--- start of Records shown ---

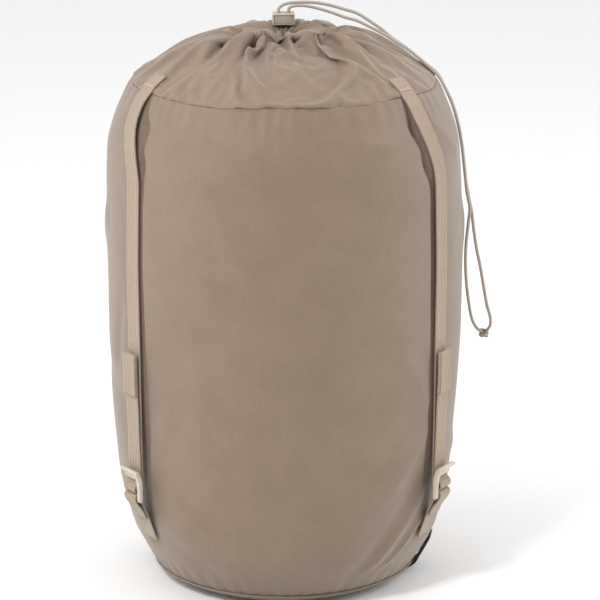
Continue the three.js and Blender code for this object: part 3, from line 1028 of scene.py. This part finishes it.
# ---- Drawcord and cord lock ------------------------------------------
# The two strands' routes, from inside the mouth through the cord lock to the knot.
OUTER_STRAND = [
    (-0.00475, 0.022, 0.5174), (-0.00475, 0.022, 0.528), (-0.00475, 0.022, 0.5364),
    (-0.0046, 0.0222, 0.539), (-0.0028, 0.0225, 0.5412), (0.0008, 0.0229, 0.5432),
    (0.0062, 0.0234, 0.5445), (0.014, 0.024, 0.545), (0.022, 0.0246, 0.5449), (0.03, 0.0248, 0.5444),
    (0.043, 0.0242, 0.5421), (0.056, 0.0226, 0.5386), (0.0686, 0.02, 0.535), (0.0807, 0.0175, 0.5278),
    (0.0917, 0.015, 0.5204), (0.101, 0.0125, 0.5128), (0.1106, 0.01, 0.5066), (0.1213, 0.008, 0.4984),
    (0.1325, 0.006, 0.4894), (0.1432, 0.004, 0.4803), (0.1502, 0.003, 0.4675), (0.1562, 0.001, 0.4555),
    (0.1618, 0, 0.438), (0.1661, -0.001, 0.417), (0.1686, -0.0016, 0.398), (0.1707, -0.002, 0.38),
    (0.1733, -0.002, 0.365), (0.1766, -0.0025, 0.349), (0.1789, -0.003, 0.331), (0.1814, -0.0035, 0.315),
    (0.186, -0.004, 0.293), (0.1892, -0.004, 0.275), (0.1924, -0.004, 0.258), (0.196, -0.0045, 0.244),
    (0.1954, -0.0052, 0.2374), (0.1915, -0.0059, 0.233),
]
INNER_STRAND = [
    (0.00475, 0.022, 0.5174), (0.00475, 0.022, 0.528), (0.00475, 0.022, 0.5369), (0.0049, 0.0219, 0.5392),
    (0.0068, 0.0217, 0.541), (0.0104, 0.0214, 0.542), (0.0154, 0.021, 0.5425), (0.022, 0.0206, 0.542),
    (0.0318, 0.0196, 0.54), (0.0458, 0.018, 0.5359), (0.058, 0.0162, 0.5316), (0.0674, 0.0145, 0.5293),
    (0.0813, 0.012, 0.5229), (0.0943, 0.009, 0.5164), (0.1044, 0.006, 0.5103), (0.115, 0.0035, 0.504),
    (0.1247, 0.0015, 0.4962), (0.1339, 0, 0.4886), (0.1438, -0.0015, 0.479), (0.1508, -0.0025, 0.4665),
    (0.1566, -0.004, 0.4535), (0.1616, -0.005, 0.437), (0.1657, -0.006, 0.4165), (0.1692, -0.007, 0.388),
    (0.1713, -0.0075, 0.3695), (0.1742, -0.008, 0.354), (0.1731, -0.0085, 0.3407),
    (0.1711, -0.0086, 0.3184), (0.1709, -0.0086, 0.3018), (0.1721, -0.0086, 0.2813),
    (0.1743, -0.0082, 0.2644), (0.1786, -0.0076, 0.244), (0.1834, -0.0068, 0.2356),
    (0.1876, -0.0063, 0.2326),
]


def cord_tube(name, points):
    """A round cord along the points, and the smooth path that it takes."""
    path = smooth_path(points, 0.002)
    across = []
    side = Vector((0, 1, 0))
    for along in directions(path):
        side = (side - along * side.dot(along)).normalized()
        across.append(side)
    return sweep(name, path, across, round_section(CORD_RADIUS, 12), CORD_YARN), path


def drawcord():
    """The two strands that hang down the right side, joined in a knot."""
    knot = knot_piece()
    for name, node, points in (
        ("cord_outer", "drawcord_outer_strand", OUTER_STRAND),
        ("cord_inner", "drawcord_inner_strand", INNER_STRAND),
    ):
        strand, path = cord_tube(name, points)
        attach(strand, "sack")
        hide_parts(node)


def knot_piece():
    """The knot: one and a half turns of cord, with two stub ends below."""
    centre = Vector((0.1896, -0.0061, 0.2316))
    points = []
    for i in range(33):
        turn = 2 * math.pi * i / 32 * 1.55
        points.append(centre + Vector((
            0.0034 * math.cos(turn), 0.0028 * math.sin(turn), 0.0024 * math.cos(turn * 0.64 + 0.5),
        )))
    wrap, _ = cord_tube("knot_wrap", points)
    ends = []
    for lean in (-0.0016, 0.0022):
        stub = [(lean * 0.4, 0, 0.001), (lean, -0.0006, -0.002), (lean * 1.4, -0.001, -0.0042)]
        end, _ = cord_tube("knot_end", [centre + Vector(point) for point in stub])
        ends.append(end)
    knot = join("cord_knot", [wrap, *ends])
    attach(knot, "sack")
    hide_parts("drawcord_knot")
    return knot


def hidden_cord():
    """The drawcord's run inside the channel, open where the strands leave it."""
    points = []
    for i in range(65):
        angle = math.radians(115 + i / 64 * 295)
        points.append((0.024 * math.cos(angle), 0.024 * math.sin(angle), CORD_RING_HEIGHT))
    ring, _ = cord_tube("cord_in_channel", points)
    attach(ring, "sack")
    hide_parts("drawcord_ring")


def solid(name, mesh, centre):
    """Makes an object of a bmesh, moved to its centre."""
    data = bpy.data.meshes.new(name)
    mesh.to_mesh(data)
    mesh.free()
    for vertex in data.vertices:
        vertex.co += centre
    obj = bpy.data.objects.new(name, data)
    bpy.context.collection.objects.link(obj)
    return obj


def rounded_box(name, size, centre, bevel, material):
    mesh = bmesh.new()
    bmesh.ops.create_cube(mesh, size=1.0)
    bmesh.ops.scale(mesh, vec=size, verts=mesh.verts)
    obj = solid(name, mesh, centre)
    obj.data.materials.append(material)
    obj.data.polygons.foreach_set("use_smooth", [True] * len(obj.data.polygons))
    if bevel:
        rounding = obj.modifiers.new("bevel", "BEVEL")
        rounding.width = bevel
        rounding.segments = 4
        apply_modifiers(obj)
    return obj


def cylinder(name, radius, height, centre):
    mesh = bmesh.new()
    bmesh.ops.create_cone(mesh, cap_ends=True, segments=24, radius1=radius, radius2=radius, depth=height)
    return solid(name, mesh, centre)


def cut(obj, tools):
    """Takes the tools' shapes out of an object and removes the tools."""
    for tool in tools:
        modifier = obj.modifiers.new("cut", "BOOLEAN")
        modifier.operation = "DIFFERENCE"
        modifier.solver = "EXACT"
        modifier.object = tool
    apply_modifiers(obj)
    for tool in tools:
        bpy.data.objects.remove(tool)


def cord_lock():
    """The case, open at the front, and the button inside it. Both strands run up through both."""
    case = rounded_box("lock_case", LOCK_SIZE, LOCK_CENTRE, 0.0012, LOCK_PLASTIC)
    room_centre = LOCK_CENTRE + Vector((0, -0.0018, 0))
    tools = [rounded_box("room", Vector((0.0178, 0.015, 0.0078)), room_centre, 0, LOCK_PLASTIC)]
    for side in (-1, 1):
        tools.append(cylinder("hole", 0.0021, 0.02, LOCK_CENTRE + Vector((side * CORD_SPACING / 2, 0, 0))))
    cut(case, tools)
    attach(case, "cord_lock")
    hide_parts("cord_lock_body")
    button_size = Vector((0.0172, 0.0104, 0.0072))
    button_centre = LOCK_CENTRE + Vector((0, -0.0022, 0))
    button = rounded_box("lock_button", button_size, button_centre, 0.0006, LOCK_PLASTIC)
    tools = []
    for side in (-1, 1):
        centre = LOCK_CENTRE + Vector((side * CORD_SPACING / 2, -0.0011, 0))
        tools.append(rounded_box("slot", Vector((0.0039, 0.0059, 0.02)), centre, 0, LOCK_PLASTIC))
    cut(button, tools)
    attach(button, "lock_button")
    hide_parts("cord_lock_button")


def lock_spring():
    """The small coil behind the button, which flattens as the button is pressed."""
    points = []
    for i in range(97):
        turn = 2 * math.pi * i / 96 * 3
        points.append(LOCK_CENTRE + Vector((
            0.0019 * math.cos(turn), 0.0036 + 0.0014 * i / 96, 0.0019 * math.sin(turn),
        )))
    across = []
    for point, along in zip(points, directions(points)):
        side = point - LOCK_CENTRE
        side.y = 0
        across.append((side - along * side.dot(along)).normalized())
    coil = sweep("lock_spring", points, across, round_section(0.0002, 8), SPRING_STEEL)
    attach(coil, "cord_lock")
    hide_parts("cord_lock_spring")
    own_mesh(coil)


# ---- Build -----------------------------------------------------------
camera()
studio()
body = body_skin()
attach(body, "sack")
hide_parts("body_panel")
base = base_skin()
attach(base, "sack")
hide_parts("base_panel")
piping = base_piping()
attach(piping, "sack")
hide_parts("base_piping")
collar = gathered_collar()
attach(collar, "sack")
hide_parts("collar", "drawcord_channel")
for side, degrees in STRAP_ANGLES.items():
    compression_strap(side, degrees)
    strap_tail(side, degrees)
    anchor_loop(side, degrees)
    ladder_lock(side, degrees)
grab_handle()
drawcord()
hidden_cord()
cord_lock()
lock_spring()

--- end of Records shown ---
--- start of Records shown ---

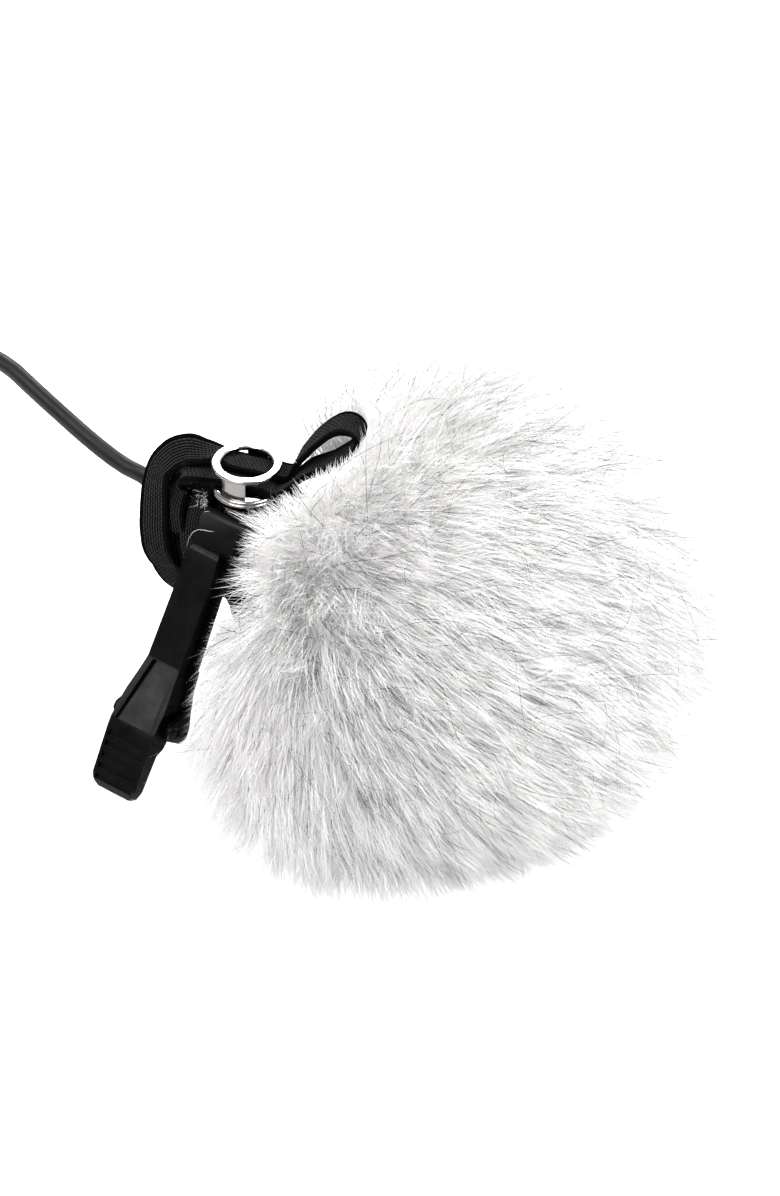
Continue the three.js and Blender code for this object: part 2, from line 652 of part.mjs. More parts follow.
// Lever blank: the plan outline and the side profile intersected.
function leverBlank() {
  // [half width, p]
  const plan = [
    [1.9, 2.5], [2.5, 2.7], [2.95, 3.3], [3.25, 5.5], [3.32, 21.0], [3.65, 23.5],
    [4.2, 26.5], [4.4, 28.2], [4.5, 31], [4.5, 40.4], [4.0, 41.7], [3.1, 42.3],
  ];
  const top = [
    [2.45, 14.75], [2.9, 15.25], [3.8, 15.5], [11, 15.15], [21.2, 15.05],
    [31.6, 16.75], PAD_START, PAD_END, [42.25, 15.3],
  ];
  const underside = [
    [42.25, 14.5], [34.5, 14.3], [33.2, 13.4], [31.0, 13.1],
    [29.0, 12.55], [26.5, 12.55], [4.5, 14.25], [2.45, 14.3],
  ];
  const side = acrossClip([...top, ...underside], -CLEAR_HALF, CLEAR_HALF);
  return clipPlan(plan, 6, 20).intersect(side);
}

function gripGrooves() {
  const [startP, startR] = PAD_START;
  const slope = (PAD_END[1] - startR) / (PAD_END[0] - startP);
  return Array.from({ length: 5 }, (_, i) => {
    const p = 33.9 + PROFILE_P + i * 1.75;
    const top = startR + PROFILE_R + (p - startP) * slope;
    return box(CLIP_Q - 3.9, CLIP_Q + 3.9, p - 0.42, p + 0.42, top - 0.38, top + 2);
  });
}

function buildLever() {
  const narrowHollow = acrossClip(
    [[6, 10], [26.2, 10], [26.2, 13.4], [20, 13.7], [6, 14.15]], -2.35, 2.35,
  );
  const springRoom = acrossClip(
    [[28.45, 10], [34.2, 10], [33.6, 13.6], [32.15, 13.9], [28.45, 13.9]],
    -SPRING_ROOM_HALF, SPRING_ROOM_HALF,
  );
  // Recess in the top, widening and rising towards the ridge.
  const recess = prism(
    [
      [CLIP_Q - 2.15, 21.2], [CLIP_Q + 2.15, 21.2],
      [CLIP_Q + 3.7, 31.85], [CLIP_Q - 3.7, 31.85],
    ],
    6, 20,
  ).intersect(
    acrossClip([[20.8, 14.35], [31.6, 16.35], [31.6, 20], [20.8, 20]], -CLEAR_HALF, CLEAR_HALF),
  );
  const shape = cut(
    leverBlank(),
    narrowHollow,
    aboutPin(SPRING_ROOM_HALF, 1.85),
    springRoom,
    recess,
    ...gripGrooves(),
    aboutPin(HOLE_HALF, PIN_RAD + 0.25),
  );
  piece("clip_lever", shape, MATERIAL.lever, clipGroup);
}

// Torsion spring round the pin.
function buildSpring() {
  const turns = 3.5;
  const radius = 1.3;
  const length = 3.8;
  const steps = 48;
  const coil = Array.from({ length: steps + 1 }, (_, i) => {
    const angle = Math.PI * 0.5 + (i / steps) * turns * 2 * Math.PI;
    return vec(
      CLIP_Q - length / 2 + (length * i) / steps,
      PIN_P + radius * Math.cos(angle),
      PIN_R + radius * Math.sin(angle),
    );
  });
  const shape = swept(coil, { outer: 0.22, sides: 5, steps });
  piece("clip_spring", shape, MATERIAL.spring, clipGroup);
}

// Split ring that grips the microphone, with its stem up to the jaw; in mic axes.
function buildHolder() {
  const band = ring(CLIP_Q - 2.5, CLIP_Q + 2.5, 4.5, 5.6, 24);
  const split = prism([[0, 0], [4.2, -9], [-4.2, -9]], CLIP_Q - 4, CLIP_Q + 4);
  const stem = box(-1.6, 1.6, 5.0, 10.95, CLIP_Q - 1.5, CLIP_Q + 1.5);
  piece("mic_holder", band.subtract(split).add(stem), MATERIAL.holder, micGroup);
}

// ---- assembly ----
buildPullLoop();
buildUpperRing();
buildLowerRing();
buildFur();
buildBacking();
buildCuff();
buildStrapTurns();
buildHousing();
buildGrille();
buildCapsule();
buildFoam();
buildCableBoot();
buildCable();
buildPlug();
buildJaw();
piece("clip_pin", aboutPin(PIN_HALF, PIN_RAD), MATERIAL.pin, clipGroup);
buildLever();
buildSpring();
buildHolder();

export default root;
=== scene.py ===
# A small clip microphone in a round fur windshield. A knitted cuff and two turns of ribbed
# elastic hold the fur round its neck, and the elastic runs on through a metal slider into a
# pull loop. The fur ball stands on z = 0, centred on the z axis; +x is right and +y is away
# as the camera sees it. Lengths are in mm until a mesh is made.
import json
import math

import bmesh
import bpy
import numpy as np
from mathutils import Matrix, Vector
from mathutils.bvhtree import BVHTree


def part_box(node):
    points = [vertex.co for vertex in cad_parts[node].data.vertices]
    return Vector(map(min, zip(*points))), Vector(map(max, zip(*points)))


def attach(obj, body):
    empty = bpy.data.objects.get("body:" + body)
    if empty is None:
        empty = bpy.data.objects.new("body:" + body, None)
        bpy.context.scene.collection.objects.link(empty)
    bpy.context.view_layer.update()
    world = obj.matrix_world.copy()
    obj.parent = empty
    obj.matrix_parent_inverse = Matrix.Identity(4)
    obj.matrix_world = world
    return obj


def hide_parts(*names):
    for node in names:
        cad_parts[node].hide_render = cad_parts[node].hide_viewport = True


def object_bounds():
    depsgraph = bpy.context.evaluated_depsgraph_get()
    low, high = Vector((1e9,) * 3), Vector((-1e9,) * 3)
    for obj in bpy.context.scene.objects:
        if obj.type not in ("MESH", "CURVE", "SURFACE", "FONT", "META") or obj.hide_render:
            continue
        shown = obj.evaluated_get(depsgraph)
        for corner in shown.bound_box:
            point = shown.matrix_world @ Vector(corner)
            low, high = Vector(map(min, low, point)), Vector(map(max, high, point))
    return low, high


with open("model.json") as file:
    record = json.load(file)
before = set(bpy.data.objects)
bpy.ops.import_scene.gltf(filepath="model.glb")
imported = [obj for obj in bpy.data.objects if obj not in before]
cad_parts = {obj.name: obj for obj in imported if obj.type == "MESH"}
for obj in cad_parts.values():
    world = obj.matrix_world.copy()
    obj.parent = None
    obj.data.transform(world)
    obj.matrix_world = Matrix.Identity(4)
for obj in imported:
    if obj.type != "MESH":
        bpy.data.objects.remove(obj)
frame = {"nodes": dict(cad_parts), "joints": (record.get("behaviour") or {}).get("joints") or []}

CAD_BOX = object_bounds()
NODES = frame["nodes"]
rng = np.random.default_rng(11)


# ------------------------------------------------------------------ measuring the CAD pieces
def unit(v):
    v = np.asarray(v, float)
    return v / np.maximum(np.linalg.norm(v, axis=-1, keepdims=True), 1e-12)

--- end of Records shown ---

▸ Required task
For each line in the data above that contains the string "vertices", extract the line.

▸ Full solution
    for vertex in data.vertices:
    points = [vertex.co for vertex in cad_parts[node].data.vertices]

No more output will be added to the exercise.